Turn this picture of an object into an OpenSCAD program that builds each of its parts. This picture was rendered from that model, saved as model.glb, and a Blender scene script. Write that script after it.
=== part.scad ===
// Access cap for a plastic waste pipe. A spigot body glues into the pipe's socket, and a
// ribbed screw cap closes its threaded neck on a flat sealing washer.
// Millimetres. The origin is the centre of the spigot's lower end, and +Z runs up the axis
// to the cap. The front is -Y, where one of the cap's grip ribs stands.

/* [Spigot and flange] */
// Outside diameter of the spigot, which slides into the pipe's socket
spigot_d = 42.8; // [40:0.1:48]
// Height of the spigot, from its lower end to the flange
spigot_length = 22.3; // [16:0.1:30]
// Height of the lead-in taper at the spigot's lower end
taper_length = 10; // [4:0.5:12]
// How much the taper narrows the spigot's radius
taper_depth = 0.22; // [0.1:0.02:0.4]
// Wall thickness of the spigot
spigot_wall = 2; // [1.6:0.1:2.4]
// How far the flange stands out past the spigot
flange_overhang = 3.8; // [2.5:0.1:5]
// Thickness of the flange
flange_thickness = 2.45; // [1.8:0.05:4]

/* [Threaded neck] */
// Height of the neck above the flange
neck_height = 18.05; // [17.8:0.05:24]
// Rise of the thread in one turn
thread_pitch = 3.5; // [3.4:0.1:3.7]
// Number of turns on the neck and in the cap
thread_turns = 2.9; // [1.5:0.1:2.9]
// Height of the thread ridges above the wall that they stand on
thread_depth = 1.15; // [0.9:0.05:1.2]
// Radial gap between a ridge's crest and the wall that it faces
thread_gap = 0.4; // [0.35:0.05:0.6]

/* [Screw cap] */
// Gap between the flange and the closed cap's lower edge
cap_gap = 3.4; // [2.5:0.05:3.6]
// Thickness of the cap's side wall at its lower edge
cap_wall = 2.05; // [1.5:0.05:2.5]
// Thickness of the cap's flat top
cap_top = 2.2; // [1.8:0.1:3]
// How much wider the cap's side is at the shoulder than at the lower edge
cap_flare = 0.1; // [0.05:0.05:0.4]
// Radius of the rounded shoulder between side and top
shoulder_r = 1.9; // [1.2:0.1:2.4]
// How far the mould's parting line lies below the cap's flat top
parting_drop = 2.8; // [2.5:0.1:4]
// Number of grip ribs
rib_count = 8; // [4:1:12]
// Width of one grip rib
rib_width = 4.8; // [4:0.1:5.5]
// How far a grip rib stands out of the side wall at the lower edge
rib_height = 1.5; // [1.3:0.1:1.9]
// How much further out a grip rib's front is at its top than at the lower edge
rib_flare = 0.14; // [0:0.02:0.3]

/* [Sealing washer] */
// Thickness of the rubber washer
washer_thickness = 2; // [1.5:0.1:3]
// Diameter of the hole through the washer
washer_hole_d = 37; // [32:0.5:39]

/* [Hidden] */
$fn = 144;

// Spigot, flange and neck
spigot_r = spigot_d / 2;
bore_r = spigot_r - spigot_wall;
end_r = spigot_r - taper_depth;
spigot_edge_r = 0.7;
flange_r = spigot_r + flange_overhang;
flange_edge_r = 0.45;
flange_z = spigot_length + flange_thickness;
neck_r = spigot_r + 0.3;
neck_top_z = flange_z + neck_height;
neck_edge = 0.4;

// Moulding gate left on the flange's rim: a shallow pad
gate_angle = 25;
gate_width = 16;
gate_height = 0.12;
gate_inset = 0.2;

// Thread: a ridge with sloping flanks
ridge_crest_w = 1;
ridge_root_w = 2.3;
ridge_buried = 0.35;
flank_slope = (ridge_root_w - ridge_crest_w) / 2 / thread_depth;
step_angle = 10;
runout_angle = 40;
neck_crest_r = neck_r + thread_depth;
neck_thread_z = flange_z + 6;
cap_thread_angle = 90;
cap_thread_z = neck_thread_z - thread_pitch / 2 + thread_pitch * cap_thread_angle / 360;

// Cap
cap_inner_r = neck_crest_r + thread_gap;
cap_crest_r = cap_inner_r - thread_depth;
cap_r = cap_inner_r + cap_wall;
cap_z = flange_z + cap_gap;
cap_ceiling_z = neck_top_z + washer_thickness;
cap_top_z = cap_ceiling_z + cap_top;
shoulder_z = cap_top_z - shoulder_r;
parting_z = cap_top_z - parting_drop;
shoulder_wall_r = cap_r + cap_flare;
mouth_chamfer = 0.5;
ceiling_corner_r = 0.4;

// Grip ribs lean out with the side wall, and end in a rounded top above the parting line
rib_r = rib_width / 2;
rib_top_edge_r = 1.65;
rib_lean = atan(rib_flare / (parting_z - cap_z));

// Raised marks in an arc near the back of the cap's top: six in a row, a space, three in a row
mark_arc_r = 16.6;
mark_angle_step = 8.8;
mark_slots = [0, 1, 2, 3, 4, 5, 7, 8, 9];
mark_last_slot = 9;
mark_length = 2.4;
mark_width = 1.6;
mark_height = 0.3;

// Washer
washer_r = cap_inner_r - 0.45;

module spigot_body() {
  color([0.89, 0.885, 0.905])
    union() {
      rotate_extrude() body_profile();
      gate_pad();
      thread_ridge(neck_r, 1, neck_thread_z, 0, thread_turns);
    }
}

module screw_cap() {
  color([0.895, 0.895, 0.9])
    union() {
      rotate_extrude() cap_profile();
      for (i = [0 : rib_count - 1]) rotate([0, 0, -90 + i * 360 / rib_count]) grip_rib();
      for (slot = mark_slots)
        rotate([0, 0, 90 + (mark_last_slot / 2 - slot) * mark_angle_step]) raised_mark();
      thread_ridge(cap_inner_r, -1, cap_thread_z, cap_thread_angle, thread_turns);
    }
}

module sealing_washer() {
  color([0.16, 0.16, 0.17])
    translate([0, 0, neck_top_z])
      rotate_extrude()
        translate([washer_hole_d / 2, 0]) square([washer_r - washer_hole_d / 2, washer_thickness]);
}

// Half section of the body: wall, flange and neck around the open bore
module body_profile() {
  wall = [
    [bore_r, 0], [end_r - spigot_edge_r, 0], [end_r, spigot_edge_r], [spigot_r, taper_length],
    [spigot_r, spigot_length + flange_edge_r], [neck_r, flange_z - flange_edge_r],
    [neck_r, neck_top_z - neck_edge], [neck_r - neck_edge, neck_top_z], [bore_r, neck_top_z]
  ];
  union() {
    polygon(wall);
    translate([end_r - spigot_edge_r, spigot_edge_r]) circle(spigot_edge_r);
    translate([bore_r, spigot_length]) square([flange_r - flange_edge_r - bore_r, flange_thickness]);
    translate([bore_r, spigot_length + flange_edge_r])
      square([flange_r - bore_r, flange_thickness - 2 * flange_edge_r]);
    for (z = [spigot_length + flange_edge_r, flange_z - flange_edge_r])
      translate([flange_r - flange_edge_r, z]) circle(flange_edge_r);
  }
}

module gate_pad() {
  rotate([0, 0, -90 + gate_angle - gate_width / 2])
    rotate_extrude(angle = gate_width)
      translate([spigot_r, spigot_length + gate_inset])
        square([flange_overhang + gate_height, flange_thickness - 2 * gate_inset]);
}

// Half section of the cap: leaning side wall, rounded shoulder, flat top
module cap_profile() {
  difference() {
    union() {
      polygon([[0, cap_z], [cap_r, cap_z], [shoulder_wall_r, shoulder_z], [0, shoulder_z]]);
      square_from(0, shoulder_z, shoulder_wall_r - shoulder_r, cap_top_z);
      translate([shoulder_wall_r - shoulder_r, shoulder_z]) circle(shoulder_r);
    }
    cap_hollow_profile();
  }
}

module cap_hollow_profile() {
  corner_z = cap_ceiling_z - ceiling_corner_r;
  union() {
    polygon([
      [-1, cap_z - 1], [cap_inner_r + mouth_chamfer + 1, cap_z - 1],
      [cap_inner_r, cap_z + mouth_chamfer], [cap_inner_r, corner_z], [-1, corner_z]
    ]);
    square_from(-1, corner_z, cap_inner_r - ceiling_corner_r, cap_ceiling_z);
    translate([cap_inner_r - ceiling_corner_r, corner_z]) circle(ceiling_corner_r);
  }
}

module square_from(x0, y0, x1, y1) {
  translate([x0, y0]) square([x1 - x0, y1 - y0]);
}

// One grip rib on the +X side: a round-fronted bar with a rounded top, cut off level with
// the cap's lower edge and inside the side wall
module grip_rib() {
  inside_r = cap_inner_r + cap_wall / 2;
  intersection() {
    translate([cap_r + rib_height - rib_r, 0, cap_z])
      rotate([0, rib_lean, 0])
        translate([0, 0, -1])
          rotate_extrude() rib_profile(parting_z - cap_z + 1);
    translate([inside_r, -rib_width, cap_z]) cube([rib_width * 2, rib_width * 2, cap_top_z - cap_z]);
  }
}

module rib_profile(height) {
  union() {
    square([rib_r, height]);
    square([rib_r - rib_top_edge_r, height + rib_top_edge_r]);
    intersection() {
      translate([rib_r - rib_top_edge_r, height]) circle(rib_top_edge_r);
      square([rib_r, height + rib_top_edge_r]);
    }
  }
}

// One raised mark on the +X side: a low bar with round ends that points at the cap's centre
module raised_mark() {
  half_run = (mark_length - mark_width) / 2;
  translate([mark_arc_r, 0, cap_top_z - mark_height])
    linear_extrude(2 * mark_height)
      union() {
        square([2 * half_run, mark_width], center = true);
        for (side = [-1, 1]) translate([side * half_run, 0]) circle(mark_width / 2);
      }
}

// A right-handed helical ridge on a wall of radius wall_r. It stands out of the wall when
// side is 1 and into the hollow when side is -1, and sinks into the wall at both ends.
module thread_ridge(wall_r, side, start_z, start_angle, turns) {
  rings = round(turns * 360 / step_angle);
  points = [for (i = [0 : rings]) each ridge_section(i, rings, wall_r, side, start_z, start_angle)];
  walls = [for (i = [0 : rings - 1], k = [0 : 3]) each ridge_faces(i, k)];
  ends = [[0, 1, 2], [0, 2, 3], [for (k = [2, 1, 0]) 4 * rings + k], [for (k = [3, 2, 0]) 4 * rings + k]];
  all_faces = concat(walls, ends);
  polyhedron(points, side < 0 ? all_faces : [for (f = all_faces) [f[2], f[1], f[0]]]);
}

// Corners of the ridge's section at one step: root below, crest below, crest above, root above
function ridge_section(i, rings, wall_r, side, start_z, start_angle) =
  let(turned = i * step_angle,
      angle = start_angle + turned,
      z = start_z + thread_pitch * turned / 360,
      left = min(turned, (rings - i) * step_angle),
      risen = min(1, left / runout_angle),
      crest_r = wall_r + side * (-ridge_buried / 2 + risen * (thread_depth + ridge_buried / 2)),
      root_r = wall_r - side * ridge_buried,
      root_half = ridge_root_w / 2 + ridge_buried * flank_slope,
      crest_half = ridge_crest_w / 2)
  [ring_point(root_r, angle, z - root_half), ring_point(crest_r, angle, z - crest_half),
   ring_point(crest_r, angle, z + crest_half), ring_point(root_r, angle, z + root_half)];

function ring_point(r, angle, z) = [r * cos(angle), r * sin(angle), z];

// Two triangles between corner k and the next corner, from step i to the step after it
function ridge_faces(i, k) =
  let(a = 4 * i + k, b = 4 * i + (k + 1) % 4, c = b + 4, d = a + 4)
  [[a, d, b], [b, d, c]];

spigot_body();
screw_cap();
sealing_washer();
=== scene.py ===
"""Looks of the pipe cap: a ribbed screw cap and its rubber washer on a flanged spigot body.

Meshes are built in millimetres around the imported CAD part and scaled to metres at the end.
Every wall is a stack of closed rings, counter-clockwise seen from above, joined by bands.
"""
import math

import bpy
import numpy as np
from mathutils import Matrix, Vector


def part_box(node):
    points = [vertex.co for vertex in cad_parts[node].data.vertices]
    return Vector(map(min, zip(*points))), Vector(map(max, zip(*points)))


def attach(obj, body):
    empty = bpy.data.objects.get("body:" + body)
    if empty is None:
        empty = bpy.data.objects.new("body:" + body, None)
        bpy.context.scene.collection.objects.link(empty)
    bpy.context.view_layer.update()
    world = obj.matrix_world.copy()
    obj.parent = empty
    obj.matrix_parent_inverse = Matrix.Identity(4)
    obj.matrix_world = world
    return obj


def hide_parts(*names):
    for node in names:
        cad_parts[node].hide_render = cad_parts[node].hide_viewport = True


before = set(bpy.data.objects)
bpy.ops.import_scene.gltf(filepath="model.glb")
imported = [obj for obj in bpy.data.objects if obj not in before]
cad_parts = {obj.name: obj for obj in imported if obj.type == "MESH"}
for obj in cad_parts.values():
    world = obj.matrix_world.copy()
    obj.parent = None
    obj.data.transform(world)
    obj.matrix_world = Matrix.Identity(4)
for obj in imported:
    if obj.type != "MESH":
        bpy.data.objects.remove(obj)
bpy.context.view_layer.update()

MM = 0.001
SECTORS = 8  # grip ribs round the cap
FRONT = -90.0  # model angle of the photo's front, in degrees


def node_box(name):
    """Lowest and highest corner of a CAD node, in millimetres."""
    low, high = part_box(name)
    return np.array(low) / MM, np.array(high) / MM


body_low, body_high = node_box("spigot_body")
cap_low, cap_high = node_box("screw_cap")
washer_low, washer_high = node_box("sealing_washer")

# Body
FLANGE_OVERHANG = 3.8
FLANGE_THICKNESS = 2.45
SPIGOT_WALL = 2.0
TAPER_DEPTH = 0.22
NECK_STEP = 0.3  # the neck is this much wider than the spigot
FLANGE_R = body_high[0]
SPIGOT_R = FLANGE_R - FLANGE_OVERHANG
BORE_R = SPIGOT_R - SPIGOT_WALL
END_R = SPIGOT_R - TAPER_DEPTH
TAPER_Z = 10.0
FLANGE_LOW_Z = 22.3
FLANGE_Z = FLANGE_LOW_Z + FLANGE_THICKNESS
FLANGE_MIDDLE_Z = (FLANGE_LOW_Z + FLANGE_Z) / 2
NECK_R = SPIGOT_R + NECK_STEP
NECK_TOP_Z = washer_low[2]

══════

Going down the listing above, begin printing at the line with "zip(*points))), Vector(map(max, zip(*points)))" and finish with the line with "imported = [obj", exactly as they appear.

    return Vector(map(min, zip(*points))), Vector(map(max, zip(*points)))


def attach(obj, body):
    empty = bpy.data.objects.get("body:" + body)
    if empty is None:
        empty = bpy.data.objects.new("body:" + body, None)
        bpy.context.scene.collection.objects.link(empty)
    bpy.context.view_layer.update()
    world = obj.matrix_world.copy()
    obj.parent = empty
    obj.matrix_parent_inverse = Matrix.Identity(4)
    obj.matrix_world = world
    return obj


def hide_parts(*names):
    for node in names:
        cad_parts[node].hide_render = cad_parts[node].hide_viewport = True


before = set(bpy.data.objects)
bpy.ops.import_scene.gltf(filepath="model.glb")
imported = [obj for obj in bpy.data.objects if obj not in before]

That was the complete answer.